The complete listing should be restated exactly.

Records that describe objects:

-- begin --

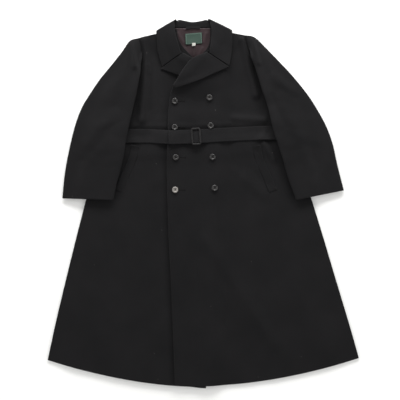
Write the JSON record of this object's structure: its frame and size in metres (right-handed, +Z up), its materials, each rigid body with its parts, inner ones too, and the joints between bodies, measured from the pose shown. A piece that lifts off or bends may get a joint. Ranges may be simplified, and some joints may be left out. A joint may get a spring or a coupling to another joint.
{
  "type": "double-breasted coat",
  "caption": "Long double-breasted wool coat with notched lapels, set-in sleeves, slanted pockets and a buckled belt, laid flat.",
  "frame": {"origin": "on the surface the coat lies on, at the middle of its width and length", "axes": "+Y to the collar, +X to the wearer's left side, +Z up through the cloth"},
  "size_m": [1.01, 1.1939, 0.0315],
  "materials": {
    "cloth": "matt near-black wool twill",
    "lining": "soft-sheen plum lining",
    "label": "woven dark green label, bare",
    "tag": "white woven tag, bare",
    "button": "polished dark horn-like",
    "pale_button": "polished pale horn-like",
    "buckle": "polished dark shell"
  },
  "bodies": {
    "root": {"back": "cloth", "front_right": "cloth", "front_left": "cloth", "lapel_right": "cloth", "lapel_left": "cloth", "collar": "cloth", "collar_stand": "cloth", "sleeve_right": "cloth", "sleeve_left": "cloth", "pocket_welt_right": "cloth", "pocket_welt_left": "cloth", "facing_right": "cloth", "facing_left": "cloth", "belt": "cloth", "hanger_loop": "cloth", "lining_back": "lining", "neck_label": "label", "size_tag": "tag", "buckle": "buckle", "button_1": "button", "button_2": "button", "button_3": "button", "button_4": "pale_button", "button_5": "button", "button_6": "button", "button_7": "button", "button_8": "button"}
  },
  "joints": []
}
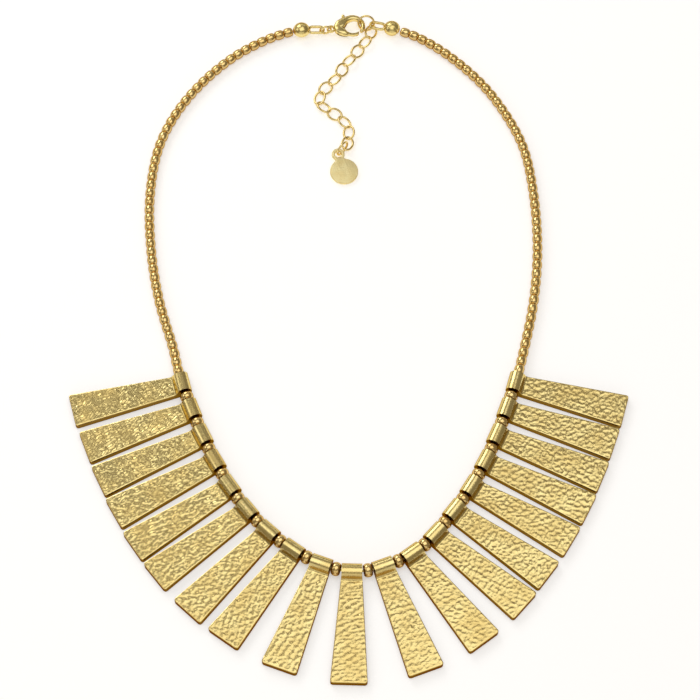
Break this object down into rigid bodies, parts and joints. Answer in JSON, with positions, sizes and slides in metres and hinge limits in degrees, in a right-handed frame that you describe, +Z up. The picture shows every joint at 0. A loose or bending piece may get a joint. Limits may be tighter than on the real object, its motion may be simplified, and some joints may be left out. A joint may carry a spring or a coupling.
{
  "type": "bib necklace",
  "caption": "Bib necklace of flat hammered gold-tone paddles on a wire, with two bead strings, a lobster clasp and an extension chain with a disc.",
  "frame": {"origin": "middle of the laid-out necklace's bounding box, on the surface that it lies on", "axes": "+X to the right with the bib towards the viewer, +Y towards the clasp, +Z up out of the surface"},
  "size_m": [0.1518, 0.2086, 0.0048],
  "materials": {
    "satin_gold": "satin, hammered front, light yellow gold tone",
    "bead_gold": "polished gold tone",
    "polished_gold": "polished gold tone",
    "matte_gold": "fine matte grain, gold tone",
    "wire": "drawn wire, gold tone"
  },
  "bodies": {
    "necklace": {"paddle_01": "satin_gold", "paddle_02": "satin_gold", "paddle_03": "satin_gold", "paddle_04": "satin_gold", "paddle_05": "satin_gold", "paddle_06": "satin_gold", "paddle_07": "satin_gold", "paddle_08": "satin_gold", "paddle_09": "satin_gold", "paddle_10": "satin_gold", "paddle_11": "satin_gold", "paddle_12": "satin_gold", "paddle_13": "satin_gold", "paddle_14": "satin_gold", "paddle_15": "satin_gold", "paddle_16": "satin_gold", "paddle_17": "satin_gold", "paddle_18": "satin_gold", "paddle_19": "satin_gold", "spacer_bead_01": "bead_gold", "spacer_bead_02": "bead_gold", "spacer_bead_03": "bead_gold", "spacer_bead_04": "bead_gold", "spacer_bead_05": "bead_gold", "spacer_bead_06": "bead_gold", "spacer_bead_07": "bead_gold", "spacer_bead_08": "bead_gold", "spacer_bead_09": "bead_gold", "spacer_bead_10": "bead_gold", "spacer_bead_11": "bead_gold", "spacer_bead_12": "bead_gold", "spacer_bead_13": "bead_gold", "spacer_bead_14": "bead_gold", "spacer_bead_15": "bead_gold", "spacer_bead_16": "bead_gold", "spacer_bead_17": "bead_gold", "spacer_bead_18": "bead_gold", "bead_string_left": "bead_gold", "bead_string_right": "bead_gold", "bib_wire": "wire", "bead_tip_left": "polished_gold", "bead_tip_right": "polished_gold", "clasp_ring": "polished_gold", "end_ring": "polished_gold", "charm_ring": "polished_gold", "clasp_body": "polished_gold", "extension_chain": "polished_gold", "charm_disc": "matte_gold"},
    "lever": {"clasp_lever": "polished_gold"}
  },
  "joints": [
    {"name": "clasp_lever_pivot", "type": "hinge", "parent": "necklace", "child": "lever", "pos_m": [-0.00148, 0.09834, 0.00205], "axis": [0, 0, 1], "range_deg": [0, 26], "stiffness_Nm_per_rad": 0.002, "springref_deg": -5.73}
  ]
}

-- end --

### [TASK RESPONSE]
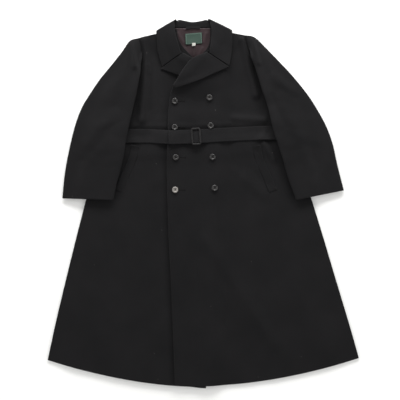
Write the JSON record of this object's structure: its frame and size in metres (right-handed, +Z up), its materials, each rigid body with its parts, inner ones too, and the joints between bodies, measured from the pose shown. A piece that lifts off or bends may get a joint. Ranges may be simplified, and some joints may be left out. A joint may get a spring or a coupling to another joint.
{
  "type": "double-breasted coat",
  "caption": "Long double-breasted wool coat with notched lapels, set-in sleeves, slanted pockets and a buckled belt, laid flat.",
  "frame": {"origin": "on the surface the coat lies on, at the middle of its width and length", "axes": "+Y to the collar, +X to the wearer's left side, +Z up through the cloth"},
  "size_m": [1.01, 1.1939, 0.0315],
  "materials": {
    "cloth": "matt near-black wool twill",
    "lining": "soft-sheen plum lining",
    "label": "woven dark green label, bare",
    "tag": "white woven tag, bare",
    "button": "polished dark horn-like",
    "pale_button": "polished pale horn-like",
    "buckle": "polished dark shell"
  },
  "bodies": {
    "root": {"back": "cloth", "front_right": "cloth", "front_left": "cloth", "lapel_right": "cloth", "lapel_left": "cloth", "collar": "cloth", "collar_stand": "cloth", "sleeve_right": "cloth", "sleeve_left": "cloth", "pocket_welt_right": "cloth", "pocket_welt_left": "cloth", "facing_right": "cloth", "facing_left": "cloth", "belt": "cloth", "hanger_loop": "cloth", "lining_back": "lining", "neck_label": "label", "size_tag": "tag", "buckle": "buckle", "button_1": "button", "button_2": "button", "button_3": "button", "button_4": "pale_button", "button_5": "button", "button_6": "button", "button_7": "button", "button_8": "button"}
  },
  "joints": []
}
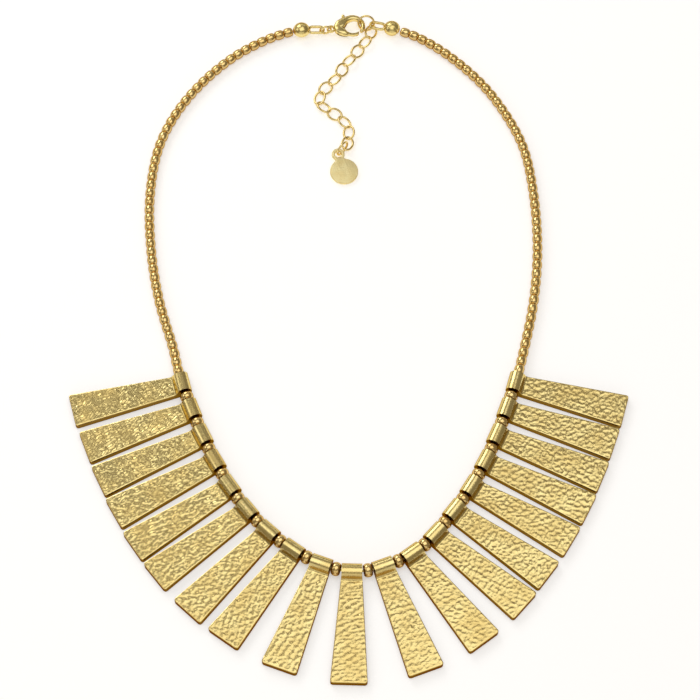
Break this object down into rigid bodies, parts and joints. Answer in JSON, with positions, sizes and slides in metres and hinge limits in degrees, in a right-handed frame that you describe, +Z up. The picture shows every joint at 0. A loose or bending piece may get a joint. Limits may be tighter than on the real object, its motion may be simplified, and some joints may be left out. A joint may carry a spring or a coupling.
{
  "type": "bib necklace",
  "caption": "Bib necklace of flat hammered gold-tone paddles on a wire, with two bead strings, a lobster clasp and an extension chain with a disc.",
  "frame": {"origin": "middle of the laid-out necklace's bounding box, on the surface that it lies on", "axes": "+X to the right with the bib towards the viewer, +Y towards the clasp, +Z up out of the surface"},
  "size_m": [0.1518, 0.2086, 0.0048],
  "materials": {
    "satin_gold": "satin, hammered front, light yellow gold tone",
    "bead_gold": "polished gold tone",
    "polished_gold": "polished gold tone",
    "matte_gold": "fine matte grain, gold tone",
    "wire": "drawn wire, gold tone"
  },
  "bodies": {
    "necklace": {"paddle_01": "satin_gold", "paddle_02": "satin_gold", "paddle_03": "satin_gold", "paddle_04": "satin_gold", "paddle_05": "satin_gold", "paddle_06": "satin_gold", "paddle_07": "satin_gold", "paddle_08": "satin_gold", "paddle_09": "satin_gold", "paddle_10": "satin_gold", "paddle_11": "satin_gold", "paddle_12": "satin_gold", "paddle_13": "satin_gold", "paddle_14": "satin_gold", "paddle_15": "satin_gold", "paddle_16": "satin_gold", "paddle_17": "satin_gold", "paddle_18": "satin_gold", "paddle_19": "satin_gold", "spacer_bead_01": "bead_gold", "spacer_bead_02": "bead_gold", "spacer_bead_03": "bead_gold", "spacer_bead_04": "bead_gold", "spacer_bead_05": "bead_gold", "spacer_bead_06": "bead_gold", "spacer_bead_07": "bead_gold", "spacer_bead_08": "bead_gold", "spacer_bead_09": "bead_gold", "spacer_bead_10": "bead_gold", "spacer_bead_11": "bead_gold", "spacer_bead_12": "bead_gold", "spacer_bead_13": "bead_gold", "spacer_bead_14": "bead_gold", "spacer_bead_15": "bead_gold", "spacer_bead_16": "bead_gold", "spacer_bead_17": "bead_gold", "spacer_bead_18": "bead_gold", "bead_string_left": "bead_gold", "bead_string_right": "bead_gold", "bib_wire": "wire", "bead_tip_left": "polished_gold", "bead_tip_right": "polished_gold", "clasp_ring": "polished_gold", "end_ring": "polished_gold", "charm_ring": "polished_gold", "clasp_body": "polished_gold", "extension_chain": "polished_gold", "charm_disc": "matte_gold"},
    "lever": {"clasp_lever": "polished_gold"}
  },
  "joints": [
    {"name": "clasp_lever_pivot", "type": "hinge", "parent": "necklace", "child": "lever", "pos_m": [-0.00148, 0.09834, 0.00205], "axis": [0, 0, 1], "range_deg": [0, 26], "stiffness_Nm_per_rad": 0.002, "springref_deg": -5.73}
  ]
}